Things survived without him all of Season 1. There was just an idea of him. I don’t think his presence is actually critical to the survival of the train. I think he’s more of a wrench in the works, actually. With his agenda, he’s more of a liability in reality. The idea of him still has influence and power. There are still people who are loyal to him, and I think that that has to be managed, and she’s aware that that needs to be managed to an extent. But I think the reality of him is more of a liability.
David Bukach/TNT
And because he still has a steady group of supporters, it would be hard to just say, “You know what, done with you, Wilford. You’re kicked off the train.” That would cause more chaos. Melanie threw a bit of a plot twist at the end, to say the least, by revealing Layton’s lie about New Eden.

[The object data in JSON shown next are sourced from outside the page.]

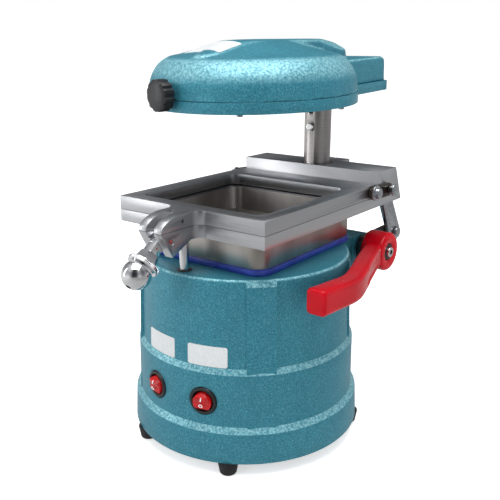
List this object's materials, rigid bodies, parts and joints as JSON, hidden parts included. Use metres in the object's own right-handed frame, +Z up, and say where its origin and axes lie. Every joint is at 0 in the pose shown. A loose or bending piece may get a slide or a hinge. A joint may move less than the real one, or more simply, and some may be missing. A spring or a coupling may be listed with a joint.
{
  "type": "dental vacuum former",
  "caption": "Bench vacuum former: round cast base with suction chamber, lever-lifted sheet frame on one post, and a heater head that swings about the post.",
  "frame": {"origin": "on the axis of the round base, at the plane its feet stand on", "axes": "+Z up along the post, -Y the front with the latch and the switches, +X the side with the lever"},
  "size_m": [0.202, 0.2844, 0.3169],
  "materials": {
    "hammertone_paint": "teal blue hammertone paint on cast aluminium",
    "cast_steel": "satin ground steel",
    "polished_steel": "pressed stainless steel",
    "zinc_plate": "zinc-plated steel",
    "chrome_plate": "bright chrome",
    "dark_steel": "blackened steel",
    "red_plastic": "glossy red moulding",
    "rocker_plastic": "translucent red rocker",
    "black_plastic": "black moulding",
    "black_rubber": "matte black rubber",
    "blue_seal": "blue silicone rubber",
    "label_film": "blank white film",
    "motor_metal": "pressed aluminium",
    "bronze": "sintered bronze",
    "reflector_metal": "bright rolled aluminium",
    "heater_tube": "heat-tinted steel tube",
    "steatite": "white ceramic bead"
  },
  "bodies": {
    "base": {"base_housing": "hammertone_paint", "base_plate": "dark_steel", "base_plate_screws": "zinc_plate", "rubber_feet": "black_rubber", "foot_screws": "zinc_plate", "chamber_seal": "blue_seal", "vacuum_chamber": "polished_steel", "perforated_plate": "polished_steel", "rod_bush": "black_plastic", "shaft_bush": "bronze", "thrust_washer": "zinc_plate", "post": "polished_steel", "post_set_screw": "dark_steel", "cable_gland": "black_plastic", "motor_can": "motor_metal", "motor_mounts": "black_rubber", "fan_housing": "motor_metal", "duct_seal": "black_rubber", "switch_bodies": "black_plastic", "switch_labels": "label_film"},
    "fan": {"motor_shaft": "zinc_plate", "fan_impeller": "motor_metal"},
    "heat_switch": {"heat_rocker": "rocker_plastic"},
    "vacuum_switch": {"vacuum_rocker": "rocker_plastic"},
    "carriage": {"lower_frame": "cast_steel", "post_bush": "dark_steel", "clamp_screw": "dark_steel", "guide_rod": "chrome_plate", "latch_pin": "chrome_plate", "hinge_pins": "zinc_plate", "link_top_pin": "zinc_plate"},
    "top_frame": {"upper_frame": "cast_steel", "frame_gasket": "black_rubber", "hinge_links": "dark_steel", "hinge_screws": "zinc_plate"},
    "latch": {"swing_bolt": "chrome_plate"},
    "latch_knob": {"clamp_knob": "chrome_plate"},
    "lever": {"lever_handle": "red_plastic", "lever_shaft": "zinc_plate", "lever_bolt": "chrome_plate", "lever_washer": "black_plastic", "crank_arm": "dark_steel", "crank_pin": "zinc_plate"},
    "link": {"lift_link": "zinc_plate"},
    "head": {"head_shell": "hammertone_paint", "head_ring": "hammertone_paint", "head_hub": "motor_metal", "reflector": "reflector_metal", "heater_element": "heater_tube", "heater_posts": "steatite", "head_knob": "black_plastic", "knob_nut": "zinc_plate", "head_label": "label_film", "head_screws": "zinc_plate"},
    "stop": {"stop_button": "chrome_plate"}
  },
  "joints": [
    {"name": "lever_pull", "type": "hinge", "parent": "base", "child": "lever", "pos_m": [0.07, 0.096, 0.1406], "axis": [1, 0, 0], "range_deg": [0, 33]},
    {"name": "frame_lift", "type": "slide", "parent": "base", "child": "carriage", "axis": [0, 0, 1], "range_m": [0, 0.02902]},
    {"name": "link_swing", "type": "hinge", "parent": "lever", "child": "link", "pos_m": [0.06325, 0.14199, 0.14592], "axis": [1, 0, 0], "range_deg": [-46.2, 0]},
    {"name": "frame_open", "type": "hinge", "parent": "carriage", "child": "top_frame", "pos_m": [0, 0.108, 0.1925], "axis": [-1, 0, 0], "range_deg": [0, 10]},
    {"name": "latch_swing", "type": "hinge", "parent": "carriage", "child": "latch", "pos_m": [0, -0.0985, 0.1815], "axis": [-1, 0, 0], "range_deg": [0, 65]},
    {"name": "latch_knob_turn", "type": "hinge", "parent": "latch", "child": "latch_knob", "pos_m": [0, -0.0985, 0.1815], "axis": [0, -0.7771, -0.6293], "continuous": true},
    {"name": "head_swing", "type": "hinge", "parent": "base", "child": "head", "pos_m": [0, 0.107, 0.25], "axis": [0, 0, 1], "range_deg": [-110, 110]},
    {"name": "fan_spin", "type": "hinge", "parent": "base", "child": "fan", "pos_m": [0, 0, 0.1], "axis": [0, 0, 1], "continuous": true},
    {"name": "heat_switch_press", "type": "hinge", "parent": "base", "child": "heat_switch", "pos_m": [0.02431, -0.08312, 0.0582], "axis": [-0.9598, -0.2807, 0], "range_deg": [0, 16]},
    {"name": "vacuum_switch_press", "type": "hinge", "parent": "base", "child": "vacuum_switch", "pos_m": [-0.02007, -0.08424, 0.0582], "axis": [-0.9728, 0.2317, 0], "range_deg": [0, 16]},
    {"name": "stop_press", "type": "slide", "parent": "base", "child": "stop", "axis": [0, 1, 0], "range_m": [0, 0.0022], "stiffness_N_per_m": 400, "springref_m": -0.001}
  ],
  "couplings": [
    {"joint": "frame_lift", "follows": "lever_pull", "m_per_rad": 0.050367},
    {"joint": "link_swing", "follows": "lever_pull", "ratio": -1.3986}
  ]
}
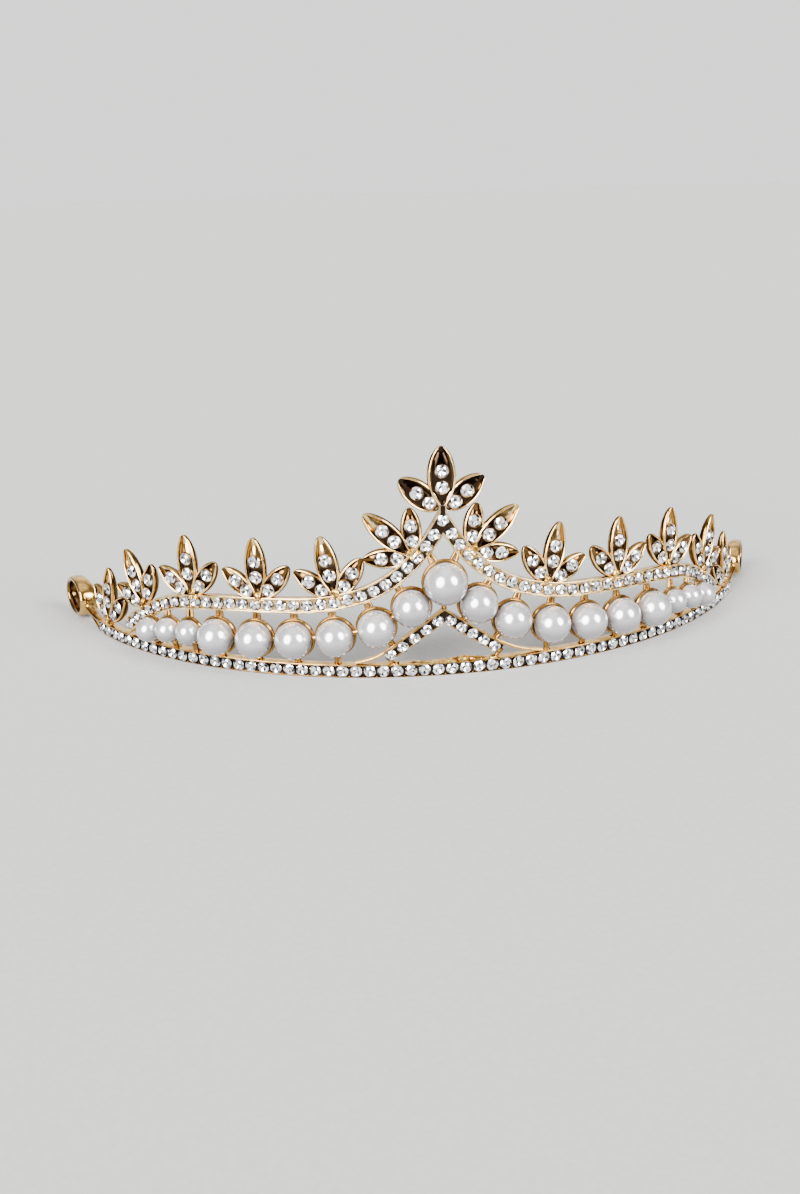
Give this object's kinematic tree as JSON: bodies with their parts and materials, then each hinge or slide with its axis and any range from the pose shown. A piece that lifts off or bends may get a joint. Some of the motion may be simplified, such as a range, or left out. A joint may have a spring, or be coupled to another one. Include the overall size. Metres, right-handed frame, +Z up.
{
  "type": "bridal tiara",
  "caption": "Open-backed bridal tiara: a slim curved band carries a peaked swag rail of cut stones, pearls in wire cups and leaf trios, with a ribbon loop at each end.",
  "frame": {"origin": "centre of the bounding box on the table surface under the band", "axes": "+X to the right as seen from the front, +Y from the front of the head to the back, +Z up"},
  "size_m": [0.1726, 0.0658, 0.0486],
  "materials": {
    "gold": "polished pale gold plating",
    "pearl": "satin pearl lustre, faintly lavender",
    "crystal": "clear cut crystal"
  },
  "bodies": {
    "root": {"apex_stone": "crystal", "band_stones": "crystal", "base_band": "gold", "centre_pearl_cup": "gold", "chevron": "gold", "chevron_stones_left": "crystal", "chevron_stones_right": "crystal", "end_loop_left": "gold", "end_loop_right": "gold", "leaf_trio_centre": "gold", "leaf_trio_end_left": "gold", "leaf_trio_end_right": "gold", "leaf_trio_fifth_left": "gold", "leaf_trio_fifth_right": "gold", "leaf_trio_fourth_left": "gold", "leaf_trio_fourth_right": "gold", "leaf_trio_inner_left": "gold", "leaf_trio_inner_right": "gold", "leaf_trio_second_left": "gold", "leaf_trio_second_right": "gold", "leaf_trio_third_left": "gold", "leaf_trio_third_right": "gold", "pearl_centre": "pearl", "pearl_gallery_left": "gold", "pearl_gallery_right": "gold", "pearl_left_1": "pearl", "pearl_left_2": "pearl", "pearl_left_3": "pearl", "pearl_left_4": "pearl", "pearl_left_5": "pearl", "pearl_left_6": "pearl", "pearl_left_7": "pearl", "pearl_left_8": "pearl", "pearl_left_9": "pearl", "pearl_right_1": "pearl", "pearl_right_2": "pearl", "pearl_right_3": "pearl", "pearl_right_4": "pearl", "pearl_right_5": "pearl", "pearl_right_6": "pearl", "pearl_right_7": "pearl", "pearl_right_8": "pearl", "pearl_right_9": "pearl", "swag_rail": "gold", "swag_stones_left": "crystal", "swag_stones_right": "crystal"}
  },
  "joints": []
}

Speaking of introducing chaos! She’s not someone who’s afraid of doing that if she has to.
She survived those six months alone against all odds. Why do you think she has a hard time trusting in hope about New Eden now? She’s going off the data and doesn’t believe New Eden will be a haven for them, but everyone else is telling her to hold out hope.
There wasn’t a choice when she was in the car. She could only hope that she could make it, and she did everything that she possibly could to survive, but there wasn’t a choice at that point. There was really only one way forward for her. I think in this situation, she loves the hope. She loves what the hope does for the passengers in the way it unites them and gives them a sense of purpose and joy. But it’s founded on a lie. And the people don’t know that.
I think that her interpretation of the data is very different from Javi’s and Ben’s, or maybe they don’t really want to look at it. It seems like everyone’s in denial, and she knows that it’s a complete fiction, the story that Layton has fed to the passengers that have rallied them in this way. That, to her, feels unjust. So, knowing that there are these extenuating circumstances — which is that the track that goes to that location is really unsafe and unsound, and they have to cross this bridge and it’s very unstable — there could be no coming back from that decision. I think that her feeling is why would we, on a maybe, take that risk? Risk throwing everything away?
I don’t think it’s that she’s a pessimist. I think that she’s just a realist and feels there’s a more conservative approach to that that doesn’t negate the possibility, but isn’t quite as dangerous. I think she loves the hope, but she just feels like she doesn’t want to be reckless about it. I think that she feels it’s a little bit reckless.
David Bukach/TNT
I think that’s a fair opinion to have when literally the fate of humanity is in your hands.
That’s all that they’ve been doing, that she’s been fighting for all this time: keeping the passengers safe until it’s time. That is what she wants to do. It’s not like she’s changed her mind and is like, “Actually, I want to stay on the train,” or “I’m afraid to have a new future,” or “I want to keep power.” It’s nothing like that.
I think literally she’s just looking at the numbers and thinks, “Why not just make sure before you go? Why not just have the odds a little bit more in your favor?” What’s the worst thing that happens if you wait? I think she just feels like she likes the odds better of waiting. And at minimum, she feels that the passengers should know what they’re getting themselves into.